SOURCE DATA:
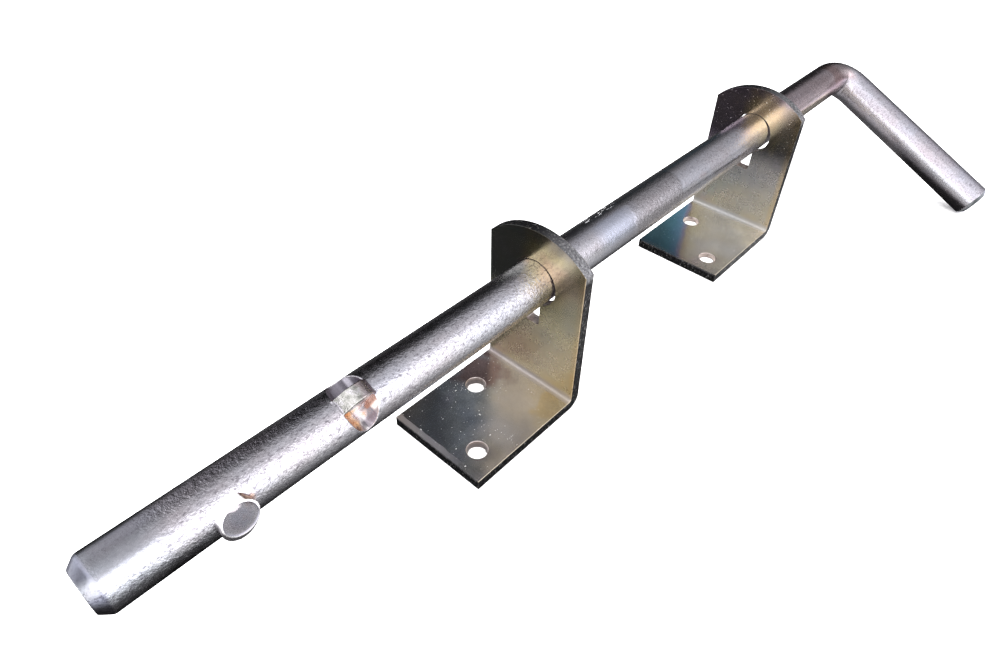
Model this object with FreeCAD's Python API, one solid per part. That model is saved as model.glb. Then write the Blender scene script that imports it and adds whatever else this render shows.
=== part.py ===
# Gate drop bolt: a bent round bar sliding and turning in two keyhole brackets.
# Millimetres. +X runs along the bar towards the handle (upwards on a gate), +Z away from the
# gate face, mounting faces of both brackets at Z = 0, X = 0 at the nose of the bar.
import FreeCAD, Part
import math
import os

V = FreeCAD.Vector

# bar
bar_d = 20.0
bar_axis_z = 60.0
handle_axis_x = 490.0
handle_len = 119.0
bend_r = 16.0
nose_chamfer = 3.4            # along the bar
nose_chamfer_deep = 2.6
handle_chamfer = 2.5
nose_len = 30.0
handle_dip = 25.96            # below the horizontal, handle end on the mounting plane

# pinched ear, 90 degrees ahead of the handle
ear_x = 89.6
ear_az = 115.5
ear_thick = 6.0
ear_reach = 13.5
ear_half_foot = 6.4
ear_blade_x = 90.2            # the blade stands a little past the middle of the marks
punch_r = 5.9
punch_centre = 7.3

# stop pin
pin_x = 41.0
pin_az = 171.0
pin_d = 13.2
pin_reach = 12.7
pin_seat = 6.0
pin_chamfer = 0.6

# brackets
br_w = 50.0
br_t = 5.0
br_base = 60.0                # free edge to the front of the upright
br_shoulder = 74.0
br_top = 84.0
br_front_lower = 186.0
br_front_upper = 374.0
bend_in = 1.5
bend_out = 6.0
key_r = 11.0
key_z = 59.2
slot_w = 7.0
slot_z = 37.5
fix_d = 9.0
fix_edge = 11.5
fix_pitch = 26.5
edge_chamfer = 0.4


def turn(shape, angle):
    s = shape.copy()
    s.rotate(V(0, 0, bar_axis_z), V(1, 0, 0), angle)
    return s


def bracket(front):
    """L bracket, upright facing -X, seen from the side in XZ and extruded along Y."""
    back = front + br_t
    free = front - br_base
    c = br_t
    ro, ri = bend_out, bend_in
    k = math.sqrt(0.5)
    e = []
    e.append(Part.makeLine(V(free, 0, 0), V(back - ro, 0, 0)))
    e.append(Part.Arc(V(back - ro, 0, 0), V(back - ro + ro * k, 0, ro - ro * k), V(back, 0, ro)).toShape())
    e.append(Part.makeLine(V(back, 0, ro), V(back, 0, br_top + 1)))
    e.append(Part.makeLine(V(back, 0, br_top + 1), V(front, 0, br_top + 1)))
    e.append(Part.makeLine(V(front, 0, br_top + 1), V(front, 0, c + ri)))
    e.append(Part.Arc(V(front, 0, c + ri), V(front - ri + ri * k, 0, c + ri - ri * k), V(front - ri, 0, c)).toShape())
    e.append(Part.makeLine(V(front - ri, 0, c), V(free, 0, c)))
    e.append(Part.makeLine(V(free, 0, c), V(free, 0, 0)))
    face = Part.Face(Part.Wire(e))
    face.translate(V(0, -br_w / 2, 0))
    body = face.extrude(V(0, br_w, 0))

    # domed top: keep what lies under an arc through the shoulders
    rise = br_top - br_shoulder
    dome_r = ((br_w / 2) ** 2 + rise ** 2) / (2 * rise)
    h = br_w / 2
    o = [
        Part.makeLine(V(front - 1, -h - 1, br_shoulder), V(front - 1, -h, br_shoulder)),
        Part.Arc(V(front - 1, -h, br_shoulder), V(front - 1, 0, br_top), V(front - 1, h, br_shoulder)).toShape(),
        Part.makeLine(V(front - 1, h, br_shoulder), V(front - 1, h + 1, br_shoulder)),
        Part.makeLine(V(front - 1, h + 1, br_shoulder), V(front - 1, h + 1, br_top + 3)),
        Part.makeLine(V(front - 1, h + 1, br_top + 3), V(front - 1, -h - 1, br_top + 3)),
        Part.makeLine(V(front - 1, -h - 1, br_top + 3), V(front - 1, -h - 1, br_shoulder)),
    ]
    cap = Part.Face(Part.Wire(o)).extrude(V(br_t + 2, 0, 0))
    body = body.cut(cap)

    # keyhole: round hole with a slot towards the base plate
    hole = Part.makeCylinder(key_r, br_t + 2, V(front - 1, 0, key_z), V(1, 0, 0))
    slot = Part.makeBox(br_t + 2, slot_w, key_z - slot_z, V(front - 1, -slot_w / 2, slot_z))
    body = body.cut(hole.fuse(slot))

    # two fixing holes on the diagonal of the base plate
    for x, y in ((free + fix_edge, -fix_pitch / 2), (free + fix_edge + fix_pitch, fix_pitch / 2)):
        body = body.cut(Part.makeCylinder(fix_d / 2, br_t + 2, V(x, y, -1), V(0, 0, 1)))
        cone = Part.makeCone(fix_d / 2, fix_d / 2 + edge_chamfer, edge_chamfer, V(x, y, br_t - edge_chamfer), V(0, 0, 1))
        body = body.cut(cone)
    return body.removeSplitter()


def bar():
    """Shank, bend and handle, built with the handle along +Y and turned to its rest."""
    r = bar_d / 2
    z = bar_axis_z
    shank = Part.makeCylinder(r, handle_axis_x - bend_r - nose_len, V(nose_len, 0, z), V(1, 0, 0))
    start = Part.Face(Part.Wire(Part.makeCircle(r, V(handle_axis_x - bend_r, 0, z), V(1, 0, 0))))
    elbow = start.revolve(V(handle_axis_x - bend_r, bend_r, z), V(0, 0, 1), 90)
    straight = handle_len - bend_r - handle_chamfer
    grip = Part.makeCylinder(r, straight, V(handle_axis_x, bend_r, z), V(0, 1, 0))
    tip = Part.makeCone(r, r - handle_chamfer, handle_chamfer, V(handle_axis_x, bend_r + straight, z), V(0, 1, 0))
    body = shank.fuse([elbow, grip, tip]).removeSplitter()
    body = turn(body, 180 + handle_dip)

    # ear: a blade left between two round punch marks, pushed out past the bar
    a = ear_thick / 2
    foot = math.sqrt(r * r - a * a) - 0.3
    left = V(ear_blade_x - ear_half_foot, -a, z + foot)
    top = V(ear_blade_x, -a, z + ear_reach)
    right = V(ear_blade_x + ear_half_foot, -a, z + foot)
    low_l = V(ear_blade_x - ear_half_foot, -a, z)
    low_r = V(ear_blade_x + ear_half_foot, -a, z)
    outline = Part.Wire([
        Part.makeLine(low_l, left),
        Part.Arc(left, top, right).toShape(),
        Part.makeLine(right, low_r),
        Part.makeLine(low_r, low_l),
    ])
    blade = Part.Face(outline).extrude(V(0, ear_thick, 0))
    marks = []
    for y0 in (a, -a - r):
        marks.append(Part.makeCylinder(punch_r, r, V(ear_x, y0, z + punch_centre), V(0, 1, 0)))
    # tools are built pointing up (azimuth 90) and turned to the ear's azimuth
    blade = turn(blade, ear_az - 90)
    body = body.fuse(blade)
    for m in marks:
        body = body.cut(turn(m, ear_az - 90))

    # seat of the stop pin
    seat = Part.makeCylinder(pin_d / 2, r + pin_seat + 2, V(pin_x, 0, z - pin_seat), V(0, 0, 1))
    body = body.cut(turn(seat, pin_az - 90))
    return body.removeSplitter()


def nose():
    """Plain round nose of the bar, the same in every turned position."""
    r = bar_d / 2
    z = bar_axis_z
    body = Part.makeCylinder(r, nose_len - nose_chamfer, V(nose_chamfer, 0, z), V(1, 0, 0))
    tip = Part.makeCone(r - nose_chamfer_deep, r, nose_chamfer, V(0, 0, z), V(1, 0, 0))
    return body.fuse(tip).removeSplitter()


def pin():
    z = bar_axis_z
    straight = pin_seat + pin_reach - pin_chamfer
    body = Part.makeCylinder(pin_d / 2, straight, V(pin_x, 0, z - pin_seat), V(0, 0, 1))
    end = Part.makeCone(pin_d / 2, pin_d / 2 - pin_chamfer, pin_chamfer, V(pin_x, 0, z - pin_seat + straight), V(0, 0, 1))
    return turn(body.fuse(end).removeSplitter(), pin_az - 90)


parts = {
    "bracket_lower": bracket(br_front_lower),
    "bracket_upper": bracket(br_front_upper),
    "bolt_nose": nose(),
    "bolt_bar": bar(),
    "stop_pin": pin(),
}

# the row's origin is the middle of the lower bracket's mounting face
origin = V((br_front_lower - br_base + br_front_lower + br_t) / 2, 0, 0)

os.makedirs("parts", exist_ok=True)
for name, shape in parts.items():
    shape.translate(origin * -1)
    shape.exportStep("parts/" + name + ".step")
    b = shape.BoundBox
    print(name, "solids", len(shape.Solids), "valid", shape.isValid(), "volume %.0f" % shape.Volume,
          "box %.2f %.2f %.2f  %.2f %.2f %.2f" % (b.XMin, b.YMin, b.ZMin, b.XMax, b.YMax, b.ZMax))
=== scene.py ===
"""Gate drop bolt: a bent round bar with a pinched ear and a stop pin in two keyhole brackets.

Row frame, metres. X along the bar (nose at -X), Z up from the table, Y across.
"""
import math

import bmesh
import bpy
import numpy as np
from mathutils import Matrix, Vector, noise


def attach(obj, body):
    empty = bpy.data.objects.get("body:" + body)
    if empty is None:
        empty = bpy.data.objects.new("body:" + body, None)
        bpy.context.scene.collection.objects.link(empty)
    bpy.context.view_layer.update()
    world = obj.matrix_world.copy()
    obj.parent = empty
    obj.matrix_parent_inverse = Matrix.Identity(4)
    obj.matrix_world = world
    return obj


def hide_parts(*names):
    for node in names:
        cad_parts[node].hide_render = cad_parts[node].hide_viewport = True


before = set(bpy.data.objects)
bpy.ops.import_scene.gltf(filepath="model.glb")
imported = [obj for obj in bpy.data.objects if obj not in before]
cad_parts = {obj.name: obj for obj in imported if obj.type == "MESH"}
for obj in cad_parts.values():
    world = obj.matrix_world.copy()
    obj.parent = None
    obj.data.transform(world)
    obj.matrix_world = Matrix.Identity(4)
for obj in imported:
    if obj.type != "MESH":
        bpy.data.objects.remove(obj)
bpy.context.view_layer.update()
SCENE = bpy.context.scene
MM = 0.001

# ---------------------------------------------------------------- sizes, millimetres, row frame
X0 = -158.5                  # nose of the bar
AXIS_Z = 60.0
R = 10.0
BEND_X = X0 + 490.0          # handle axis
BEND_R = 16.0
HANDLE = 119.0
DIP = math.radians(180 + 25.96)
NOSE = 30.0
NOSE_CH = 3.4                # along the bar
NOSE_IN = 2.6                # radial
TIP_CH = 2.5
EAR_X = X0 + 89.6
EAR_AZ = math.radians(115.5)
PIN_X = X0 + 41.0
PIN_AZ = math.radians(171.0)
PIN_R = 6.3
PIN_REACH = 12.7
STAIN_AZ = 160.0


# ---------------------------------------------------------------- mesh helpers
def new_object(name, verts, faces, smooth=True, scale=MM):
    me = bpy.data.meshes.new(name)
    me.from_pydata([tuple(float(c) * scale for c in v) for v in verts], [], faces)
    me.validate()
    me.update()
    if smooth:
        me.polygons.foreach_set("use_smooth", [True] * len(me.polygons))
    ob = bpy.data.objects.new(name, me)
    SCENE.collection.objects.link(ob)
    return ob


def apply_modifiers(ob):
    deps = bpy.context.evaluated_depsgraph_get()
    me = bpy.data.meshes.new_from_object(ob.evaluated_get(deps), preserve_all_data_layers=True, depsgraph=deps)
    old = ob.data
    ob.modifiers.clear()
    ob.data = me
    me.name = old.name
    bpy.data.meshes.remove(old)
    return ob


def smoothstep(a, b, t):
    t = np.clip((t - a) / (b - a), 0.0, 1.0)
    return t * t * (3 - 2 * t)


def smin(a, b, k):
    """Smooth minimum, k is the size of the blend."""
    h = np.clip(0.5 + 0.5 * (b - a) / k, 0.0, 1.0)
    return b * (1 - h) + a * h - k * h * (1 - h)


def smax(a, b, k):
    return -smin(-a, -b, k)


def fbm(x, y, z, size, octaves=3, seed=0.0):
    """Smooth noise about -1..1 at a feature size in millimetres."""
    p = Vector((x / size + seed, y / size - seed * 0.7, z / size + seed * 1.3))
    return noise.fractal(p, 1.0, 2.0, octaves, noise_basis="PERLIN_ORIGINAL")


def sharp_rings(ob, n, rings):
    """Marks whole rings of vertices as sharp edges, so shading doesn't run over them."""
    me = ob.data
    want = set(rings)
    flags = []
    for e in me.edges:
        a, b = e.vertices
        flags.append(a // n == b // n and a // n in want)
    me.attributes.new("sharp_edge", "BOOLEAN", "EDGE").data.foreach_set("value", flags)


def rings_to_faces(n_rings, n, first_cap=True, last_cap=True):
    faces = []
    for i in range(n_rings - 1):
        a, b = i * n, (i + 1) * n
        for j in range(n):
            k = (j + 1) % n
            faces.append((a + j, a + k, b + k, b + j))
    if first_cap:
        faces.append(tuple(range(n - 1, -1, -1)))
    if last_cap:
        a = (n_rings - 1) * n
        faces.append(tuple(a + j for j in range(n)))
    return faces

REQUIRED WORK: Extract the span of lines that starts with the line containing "# the row's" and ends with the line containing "in imported if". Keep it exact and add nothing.

EXERCISE RESULT:
# the row's origin is the middle of the lower bracket's mounting face
origin = V((br_front_lower - br_base + br_front_lower + br_t) / 2, 0, 0)

os.makedirs("parts", exist_ok=True)
for name, shape in parts.items():
    shape.translate(origin * -1)
    shape.exportStep("parts/" + name + ".step")
    b = shape.BoundBox
    print(name, "solids", len(shape.Solids), "valid", shape.isValid(), "volume %.0f" % shape.Volume,
          "box %.2f %.2f %.2f  %.2f %.2f %.2f" % (b.XMin, b.YMin, b.ZMin, b.XMax, b.YMax, b.ZMax))
=== scene.py ===
"""Gate drop bolt: a bent round bar with a pinched ear and a stop pin in two keyhole brackets.

Row frame, metres. X along the bar (nose at -X), Z up from the table, Y across.
"""
import math

import bmesh
import bpy
import numpy as np
from mathutils import Matrix, Vector, noise


def attach(obj, body):
    empty = bpy.data.objects.get("body:" + body)
    if empty is None:
        empty = bpy.data.objects.new("body:" + body, None)
        bpy.context.scene.collection.objects.link(empty)
    bpy.context.view_layer.update()
    world = obj.matrix_world.copy()
    obj.parent = empty
    obj.matrix_parent_inverse = Matrix.Identity(4)
    obj.matrix_world = world
    return obj


def hide_parts(*names):
    for node in names:
        cad_parts[node].hide_render = cad_parts[node].hide_viewport = True


before = set(bpy.data.objects)
bpy.ops.import_scene.gltf(filepath="model.glb")
imported = [obj for obj in bpy.data.objects if obj not in before]
cad_parts = {obj.name: obj for obj in imported if obj.type == "MESH"}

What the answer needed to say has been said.